1. What happened when change to `s.transform_layout(...,  pad_value=0)`? (if we want over-computations)
   - (possible behavior 1) Insert padding filling code as a producer block of `compute`.  
     - since the effect is immediate, maybe we do not need `BufferConstraint` annotations afterwards?
   - (possible behavior 2) Annotate buffers and let lowering passes to handle.
     - we may require `BufferConstraint` to direct lowering passes, 
   - (possible behavior 3) Pass `BufferConstraint` upwards into graph level
     -  thus assume the param buffer match the constraint, do not write edge values.
   
2.  For (1.2)(1.3), it seems encode the `BufferConstraint` into the buffer object is not the only choice.
    - For s-tir,  fix me, at least for common cases the constraint could be treat to be local wrt the transformed block. What if we encode the constraint just into the block, as its memory access properties.
      We found previously, block memory annotations `T.reads`, `T.writes` (`BufferRegion`) have some limitations that they loss conditional access informations. Maybe we can also combine `BufferConstraint` with `BufferRegion`?

    - For graph level annotations, IIUC,  it uses "Tensor" typed value instead of "Buffer" conceptually. Maybe we still need another construction instead of `Buffer` with `BufferConstraint` field? 
      We could also consider instantiate graph level transformation explicitly. This is our solution currently: https://discuss.tvm.apache.org/t/introducing-ty-nnp-backend-with-end2end-tensorir-integration/11807/4. 

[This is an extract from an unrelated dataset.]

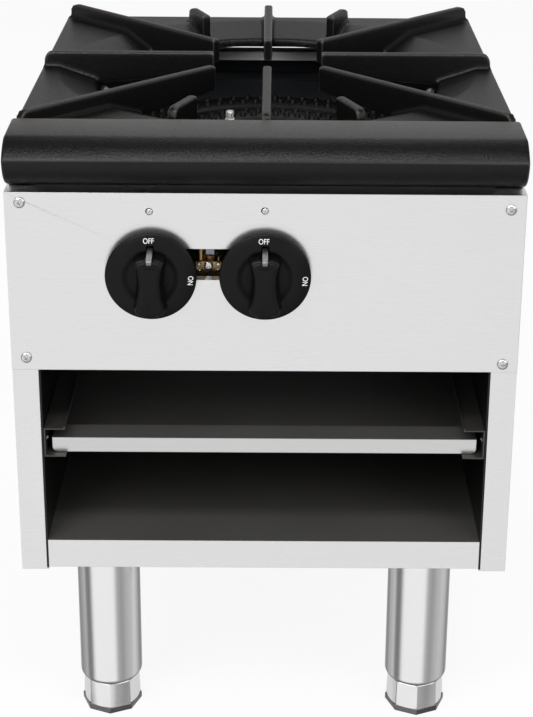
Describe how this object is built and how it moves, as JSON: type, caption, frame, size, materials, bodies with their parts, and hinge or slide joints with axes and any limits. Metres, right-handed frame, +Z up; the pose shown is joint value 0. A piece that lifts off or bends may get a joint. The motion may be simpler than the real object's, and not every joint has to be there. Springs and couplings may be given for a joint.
{
  "type": "stock pot range",
  "caption": "Low free-standing gas stove with a finned cast grate over a ring burner, two front dials, a pull-out drip tray and an open storage bay on four adjustable legs.",
  "frame": {"origin": "on the floor under the middle of the whole range", "axes": "+X to the right seen from the front, +Y to the back, +Z up; the control panel faces -Y"},
  "size_m": [0.4572, 0.5548, 0.606],
  "materials": {
    "stainless sheet": "brushed stainless sheet, faint horizontal grain",
    "galvanised sheet": "bright aluminised inner sheet, darkened by heat",
    "cast iron": "as-cast iron, dark oiled and seasoned",
    "phenolic": "moulded phenolic, satin grey",
    "brass": "machined brass, slightly tarnished",
    "black pipe": "black steel pipe",
    "aluminium": "plain aluminium",
    "chrome": "bright plated",
    "foot metal": "plated cast foot, satin grey"
  },
  "bodies": {
    "cabinet": {"side_panel_left": "stainless sheet", "side_panel_right": "stainless sheet", "back_panel": "stainless sheet", "bottom_shelf": "stainless sheet", "control_panel": "stainless sheet", "tray_rail_left": "stainless sheet", "tray_rail_right": "stainless sheet", "leg_front_left": "stainless sheet", "leg_front_right": "stainless sheet", "leg_rear_left": "stainless sheet", "leg_rear_right": "stainless sheet", "inner_liner_left": "galvanised sheet", "inner_liner_right": "galvanised sheet", "base_channel_front": "galvanised sheet", "base_channel_rear": "galvanised sheet", "top_front_rail": "galvanised sheet", "burner_baffle": "galvanised sheet", "burner_crossbar_front": "galvanised sheet", "burner_crossbar_rear": "galvanised sheet", "manifold_bracket_left": "galvanised sheet", "manifold_bracket_right": "galvanised sheet", "pilot_bracket": "galvanised sheet", "outer_burner": "cast iron", "inner_burner": "cast iron", "front_nosing": "cast iron", "valve_body_left": "brass", "valve_body_right": "brass", "orifice_left": "brass", "orifice_right": "brass", "pilot_valve": "brass", "gas_manifold": "black pipe", "manifold_end_cap": "black pipe", "gas_inlet_fitting": "black pipe", "pilot_tube": "aluminium", "pilot_burner": "aluminium", "panel_screw_upper_left": "chrome", "panel_screw_upper_right": "chrome", "panel_screw_lower_left": "chrome", "panel_screw_lower_right": "chrome"},
    "knob_body_left": {"knob_left": "phenolic", "indicator_left": "chrome", "valve_stem_left": "aluminium"},
    "knob_body_right": {"knob_right": "phenolic", "indicator_right": "chrome", "valve_stem_right": "aluminium"},
    "tray_body": {"drip_tray": "stainless sheet"},
    "grate_body": {"top_grate": "cast iron"},
    "shutter_body_outer": {"air_shutter_outer": "galvanised sheet"},
    "shutter_body_inner": {"air_shutter_inner": "galvanised sheet"},
    "foot_body_front_left": {"foot_front_left": "foot metal"},
    "foot_body_front_right": {"foot_front_right": "foot metal"},
    "foot_body_rear_left": {"foot_rear_left": "foot metal"},
    "foot_body_rear_right": {"foot_rear_right": "foot metal"}
  },
  "joints": [
    {"name": "knob_left_turn", "type": "hinge", "parent": "cabinet", "child": "knob_body_left", "pos_m": [-0.101, -0.24985, 0.476], "axis": [0, -1, 0], "range_deg": [0, 90]},
    {"name": "knob_right_turn", "type": "hinge", "parent": "cabinet", "child": "knob_body_right", "pos_m": [0, -0.24985, 0.476], "axis": [0, -1, 0], "range_deg": [0, 90]},
    {"name": "drip_tray_slide", "type": "slide", "parent": "cabinet", "child": "tray_body", "axis": [0, -1, 0], "range_m": [0, 0.4]},
    {"name": "grate_lift", "type": "slide", "parent": "cabinet", "child": "grate_body", "axis": [0, 0, 1], "range_m": [0, 0.1]},
    {"name": "air_shutter_outer_turn", "type": "hinge", "parent": "cabinet", "child": "shutter_body_outer", "pos_m": [-0.101, -0.16785, 0.476], "axis": [0, 1, 0], "range_deg": [0, 90]},
    {"name": "air_shutter_inner_turn", "type": "hinge", "parent": "cabinet", "child": "shutter_body_inner", "pos_m": [0, -0.16785, 0.476], "axis": [0, 1, 0], "range_deg": [0, 90]},
    {"name": "foot_front_left_adjust", "type": "slide", "parent": "cabinet", "child": "foot_body_front_left", "axis": [0, 0, -1], "range_m": [0, 0.025]},
    {"name": "foot_front_right_adjust", "type": "slide", "parent": "cabinet", "child": "foot_body_front_right", "axis": [0, 0, -1], "range_m": [0, 0.025]},
    {"name": "foot_rear_left_adjust", "type": "slide", "parent": "cabinet", "child": "foot_body_rear_left", "axis": [0, 0, -1], "range_m": [0, 0.025]},
    {"name": "foot_rear_right_adjust", "type": "slide", "parent": "cabinet", "child": "foot_body_rear_right", "axis": [0, 0, -1], "range_m": [0, 0.025]}
  ]
}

    - Nevertheless, if finally we decide extent the buffer node structure, hope we can have an explicit lifetime for the `BufferConstraint` in the TIR lowering. Thus storage related passes afterwards do not bother, especially for customized passes developed by vendors.

3. For the reduce axis padding, mentioned in https://github.com/apache/tvm-rfcs/pull/77#discussion_r894899301
    - In TIR level, since the schedule primitive should preserve the semantic correctness, how we prove the `k` dimension padding should only be zero? Especially when we do not know it is a "matmul" op generally. I think it is important if we want to use padded `transform_layout` in auto-schedule fashion applications.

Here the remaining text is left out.